ADAPTATIONS MODESTES DU DROIT
L'objectif
était d'écarter définitivement
l'éventualité d'un amendement parlementaire sur la PMA. Mais toutes les autres
réformes envisagées – même prudentes – sont tombées à l'eau : droit de
l'adoption, statut du beau-parent, droits de l'enfant, accès aux origines… Les
propositions de lois parlementaires qui ont pris le relais, écrites dans
l'urgence, seront des adaptations plus modestes du droit. «
Les gens qui attendaient des réformes sont frustrés, mais la mobilisation de La
Manif pour tous n'est pas pour autant éteinte », commente
Jean-Pierre Rosenczveig, président du tribunal pour enfants de Bobigny, auteur
d'un rapport sur les droits de l'enfant que le gouvernement n'a pas utilisé.
Le
débat apparaît désormais bloqué. Face à un pouvoir tétanisé,
La Manif pour tous pousse les feux sur le terrain de l'école. Les rumeurs sur
l'enseignement de la « théorie du genre » fleurissent. On ne sait si les ABCD
de l'égalité, une sensibilisation à l'égalité entre les filles et garçons, qui devait être généralisée
à la rentrée 2014, y survivront. Le mouvement pèse aussi lors des élections.

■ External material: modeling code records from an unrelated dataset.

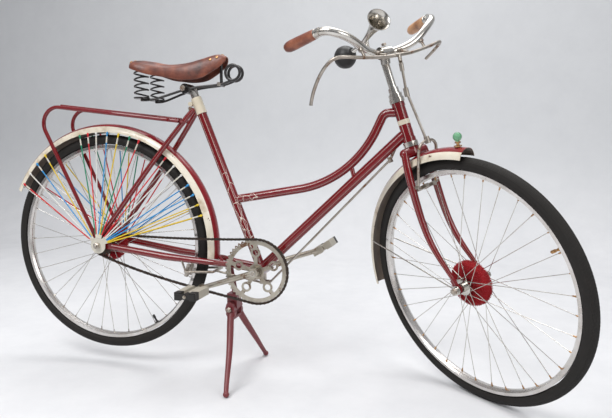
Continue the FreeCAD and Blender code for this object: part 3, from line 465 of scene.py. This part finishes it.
steerTurn = Matrix.Rotation(math.radians(steerDegrees), 3, steerAxis)
guardShift = steerTurn @ Vector(guardValues["frontShift"])
materials["frontGuard"] = mudguardPaint("frontGuard", frontHub + guardShift, frontAxis, guardValues["frontRing"])
print("materials made", len(materials))

nodePaint = {
    "enamelRed": ["bottom_bracket_shell", "rear_rack"],
    "enamelLined": ["down_tube", "chain_stays", "seat_stays", "fork"],
    "topTubePaint": ["top_tube"], "seatTubePaint": ["seat_tube"], "headTubePaint": ["head_tube"],
    "standRed": ["stand_bracket", "stand_legs"],
    "enamelBlack": ["saddle_chassis", "saddle_springs"],
    "rearGuard": ["rear_mudguard"], "frontGuard": ["front_mudguard"],
    "chromeOld": ["headset_cups", "headset_locknut", "stem", "handlebar", "horn_trumpet", "seat_post", "front_axle",
                  "rear_axle", "front_hub", "rear_hub", "crank_spindle", "rear_mudguard_stays",
                  "front_mudguard_stays"],
    "chromeRusty": ["brake_levers", "front_brake_rod", "front_brake_stirrup", "rear_brake_rod",
                    "rear_brake_stirrup"],
    "ringSteel": ["chainring", "crank_right", "crank_left"],
    "rimSteel": ["front_rim", "rear_rim"], "chainSteel": ["chain", "sprocket"],
    "tyreRubber": ["front_tyre", "rear_tyre"], "plushRed": ["front_hub_duster", "rear_hub_duster"],
    "saddleLeather": ["saddle_leather"], "gripLeather": ["grip_right"], "gripTan": ["grip_left"],
    "bulbRubber": ["horn_bulb"], "pedalCream": ["pedal_right", "pedal_left"], "brassOld": ["ornament_stem"],
    "greenGlass": ["ornament_ball"], "guardCords": ["skirt_guard_right", "skirt_guard_left"],
}
for paint, names in nodePaint.items():
    for name in names:
        mesh = nodes[name].data
        mesh.materials.clear()
        mesh.materials.append(materials[paint])
print("nodes painted")

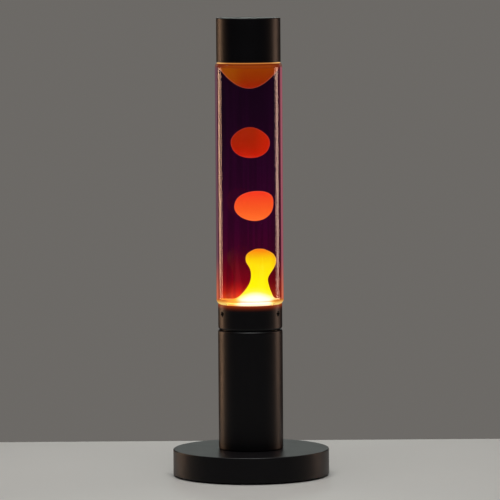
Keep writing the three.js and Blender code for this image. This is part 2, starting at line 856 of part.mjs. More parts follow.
add(cap, "cap_shell", "black_paint", capShell());
add(cap, "cap_locator", "black_plastic", capLocator());

export default lamp;
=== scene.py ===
"""A lava lamp, lit from inside by its own bulb, on a plain pale floor."""

import math

import bmesh
import bpy
from mathutils import Matrix, Vector
from mathutils.geometry import interpolate_bezier

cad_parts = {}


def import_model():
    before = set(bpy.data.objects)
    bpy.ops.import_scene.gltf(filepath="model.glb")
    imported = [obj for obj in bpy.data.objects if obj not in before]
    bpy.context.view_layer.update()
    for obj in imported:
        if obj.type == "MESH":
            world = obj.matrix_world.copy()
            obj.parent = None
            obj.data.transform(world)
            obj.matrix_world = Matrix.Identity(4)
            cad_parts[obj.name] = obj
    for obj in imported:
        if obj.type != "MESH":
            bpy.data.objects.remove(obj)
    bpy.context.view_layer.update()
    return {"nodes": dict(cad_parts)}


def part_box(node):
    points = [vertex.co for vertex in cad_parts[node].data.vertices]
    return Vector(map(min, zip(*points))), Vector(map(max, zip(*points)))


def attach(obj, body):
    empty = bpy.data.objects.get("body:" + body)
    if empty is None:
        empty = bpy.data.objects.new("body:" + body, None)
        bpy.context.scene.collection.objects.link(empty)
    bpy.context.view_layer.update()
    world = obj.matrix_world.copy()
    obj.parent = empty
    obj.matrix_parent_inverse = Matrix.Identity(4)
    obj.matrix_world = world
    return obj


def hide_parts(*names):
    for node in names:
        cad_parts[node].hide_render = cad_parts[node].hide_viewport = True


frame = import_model()
nodes = frame["nodes"]

MM = 0.001
ROUND_WIDE = 192  # segments round the widest pieces
ROUND = 128  # round a large piece
ROUND_MIDDLE = 96
ROUND_SMALL = 48
FULL_TURN = 2 * math.pi


def low(node):
    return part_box(node)[0]


def high(node):
    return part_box(node)[1]


def middle_of(node):
    return (low(node) + high(node)) / 2


# ---- Sizes that several pieces share ----

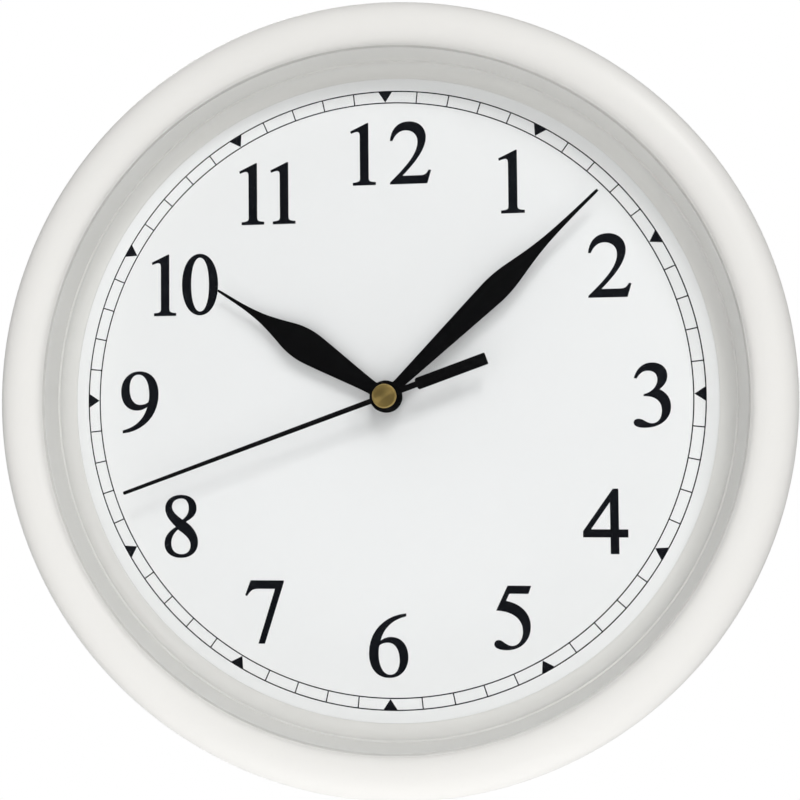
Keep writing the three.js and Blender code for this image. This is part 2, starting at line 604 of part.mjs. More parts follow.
function secondHand() {
  const blade = slab([[0.85, 0], [0.57, 90.8], [0.3, 91], [-0.3, 91], [-0.57, 90.8], [-0.85, 0]],
    SECOND_DEPTH, HAND_THICKNESS);
  const stem = slab([[-0.97, 0], [-0.97, -11], [0.97, -11], [0.97, 0]], SECOND_DEPTH, HAND_THICKNESS);
  const weight = slab([[-1.93, -34.4], [1.93, -34.4], [1.93, -11.3], [1.43, -10.8], [-1.43, -10.8],
    [-1.93, -11.3]], SECOND_DEPTH, HAND_THICKNESS);
  const hub = rod(3, SECOND_DEPTH, SECOND_DEPTH + HAND_THICKNESS, 32);
  return cut(join(blade, stem, weight, hub).rotate([0, SECOND_ANGLE, 0]), rod(1.35, 0, 60, 20));
}

const PRESS_GAP = 0.15;           // between a hand and the tube that it is pressed on
add('hour_hand', leafHand(HOUR_STATIONS, HOUR_DEPTH, HOUR_TUBE_RADIUS + PRESS_GAP, HOUR_ANGLE),
  FINISH.blackPaint());
add('minute_hand', leafHand(MINUTE_STATIONS, MINUTE_DEPTH, CANNON_RADIUS + PRESS_GAP, MINUTE_ANGLE),
  FINISH.blackPaint());
add('second_hand', secondHand(), FINISH.blackPaint());
add('second_hand_tube', tube(ARBOR_RADIUS + PRESS_GAP, 1.2, MINUTE_DEPTH + HAND_THICKNESS + 0.8,
  SECOND_DEPTH + HAND_THICKNESS, 20), FINISH.brass());
const CAP_RADIUS = 3.85;
const CAP_CHAMFER = 0.35;
const CAP_BACK = SECOND_DEPTH + HAND_THICKNESS + SEAT_GAP;
const CAP_FRONT = CAP_BACK + 1.45;
add('second_hand_cap', turned([[0, CAP_BACK], [CAP_RADIUS, CAP_BACK], [CAP_RADIUS, CAP_FRONT - CAP_CHAMFER],
  [CAP_RADIUS - CAP_CHAMFER, CAP_FRONT], [0, CAP_FRONT]], 36), FINISH.brass());

export default clock;
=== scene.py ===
# A round quartz wall clock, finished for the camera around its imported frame.
#
# The frame is in metres, +Z up. The clock hangs on the plane Y = 0 and its dial faces -Y. Sizes below
# are in millimetres about the hands' axis: x to the right, z up, and depth as the distance from the
# wall, so a depth d lies at Y = -d. The mesh helpers turn them into metres at the end.
import json
import math

import bmesh
import bpy
from mathutils import Matrix, Vector


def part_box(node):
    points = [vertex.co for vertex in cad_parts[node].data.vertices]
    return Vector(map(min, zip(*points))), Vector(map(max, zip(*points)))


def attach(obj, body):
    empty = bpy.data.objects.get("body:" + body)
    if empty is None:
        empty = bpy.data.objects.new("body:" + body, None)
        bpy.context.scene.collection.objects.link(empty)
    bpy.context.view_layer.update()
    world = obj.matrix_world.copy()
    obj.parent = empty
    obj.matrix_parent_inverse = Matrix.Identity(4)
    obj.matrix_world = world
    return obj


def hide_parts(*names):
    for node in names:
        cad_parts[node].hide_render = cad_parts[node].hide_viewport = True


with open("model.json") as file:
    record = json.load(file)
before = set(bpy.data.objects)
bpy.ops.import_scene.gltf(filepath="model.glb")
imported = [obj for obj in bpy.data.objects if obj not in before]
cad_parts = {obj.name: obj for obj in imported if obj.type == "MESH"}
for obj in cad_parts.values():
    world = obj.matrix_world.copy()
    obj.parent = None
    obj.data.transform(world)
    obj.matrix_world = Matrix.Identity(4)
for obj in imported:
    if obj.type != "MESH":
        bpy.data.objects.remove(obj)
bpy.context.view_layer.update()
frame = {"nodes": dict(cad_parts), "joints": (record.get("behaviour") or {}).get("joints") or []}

MM = 0.001
AXIS = Vector(next(j for j in frame["joints"] if j["name"] == "minute_hand_turn")["pos_m"])
TO_METRES = Matrix.Translation(AXIS) @ Matrix.Scale(MM, 4)


class Room:
    """Where a CAD node lies, in millimetres about the hands' axis."""

    def __init__(self, node):
        low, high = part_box(node)
        self.left, self.right = (low.x - AXIS.x) / MM, (high.x - AXIS.x) / MM
        self.bottom, self.top = (low.z - AXIS.z) / MM, (high.z - AXIS.z) / MM
        self.back, self.front = -high.y / MM, -low.y / MM
        self.x, self.z = (self.left + self.right) / 2, (self.bottom + self.top) / 2
        self.depth = (self.back + self.front) / 2
        self.radius = (self.right - self.left) / 2


RING, LENS, CARD, PLATE = Room("case_ring"), Room("lens"), Room("dial_card"), Room("dial_plate")
HOUSING, KNOB, BATTERY = Room("movement_housing"), Room("setting_knob"), Room("battery")
HANGER, CAP = Room("hanger_plate"), Room("second_hand_cap")
KEYHOLE_TOP = -AXIS.z / MM        # the wall screw bears at the frame's origin

# Sizes of the ring's section
FLANGE_RADIUS = 106.5             # opening of the ring over the dial
COVE_WIDTH = 4.0
COVE_HEIGHT = 3.8
WALL_RADIUS = 111.1
LIP_RADIUS = 111.3                # lip that covers the edge of the lens
CREST_RISE = 3.3                  # lip up to the crest
FLANGE_EDGE = 0.25                # thin inner edge of the flange, on the card
FLANGE_STEP = 0.45                # step from the cove up to the wall
CREST_RADIUS = 117.6
SHOULDER_DEPTH = 30.0
RING_WALL = 2.4
BOSS_CIRCLE = 118.8               # circle of the bosses that the plate is screwed to
BOSS_RADIUS = 3.6
BOSS_ANGLES = (45, 135, 225, 315)
FIT = 0.3                         # clearance between a piece and its neighbour
CENTRE_BORE = 4.7                 # hole in the card and the plate for the hands' tubes
COVER_FACE = HOUSING.back         # the lid's rear face is flush with the housing's rim
CREASE = 32                       # degrees between faces above which an edge shades sharp

# Sizes of the print on the card
TRACK_OUTER = 102.3
TRACK_INNER = 98.46
LINE_WIDTH = 0.40
MARKER_BASE = 4.7                 # outer side of an hour's triangle
NUMERAL_HEIGHT = 20.8
INK_DEPTH = 0.02


# ---- mesh helpers --------------------------------------------------------------------------------
def polar(radius, degrees):
    """Place at a radius and an angle clockwise from twelve, as (x, z)."""
    angle = math.radians(degrees)
    return radius * math.sin(angle), radius * math.cos(angle)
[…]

Aux municipales, 2 300 candidats dont 690 têtes de liste ont signé sa charte.
Pour les européennes, un questionnaire sera adressé aux candidats (concernant
la famille, le couple, la liberté d'éducation…) et rendu public début mai.
Pour
beaucoup, le gouvernement s'est mis lui-même dans l'ornière. «
Il aurait fallu commencer par faire une loi sur l'autorité parentale et les droits des enfants »,estime M. Rosenczveig. L'anticipation a fait défaut, la réflexion préalable
aussi. « Les groupes mobilisés pour le principe d'égalité
ont eu raison d'agir, mais la seule égalité des droits ne suffit pas forcément à définir une ligne politique », affirme le sociologue François de Singly.
C'est
pourtant uniquement sur ce registre que la loi sur le mariage a été défendue.« La gauche n'arrive pas à avoir de discours articulé sur la famille, car elle y est souvent perçue comme le
fondement de l'inégalité », poursuit M. de Singly.
Quelle place donner au
mariage aujourd'hui, qu'est-ce qu'être parent
ou beau-parent, quelle place pour les parents séparés, comment préserver le
temps passé en famille, quelles ressources éducatives donner aux
adultes ?… Ces questions n'ont été abordées qu'à la marge et de façon morcelée.
Il est très peu probable que cela change avant la fin du quinquennat.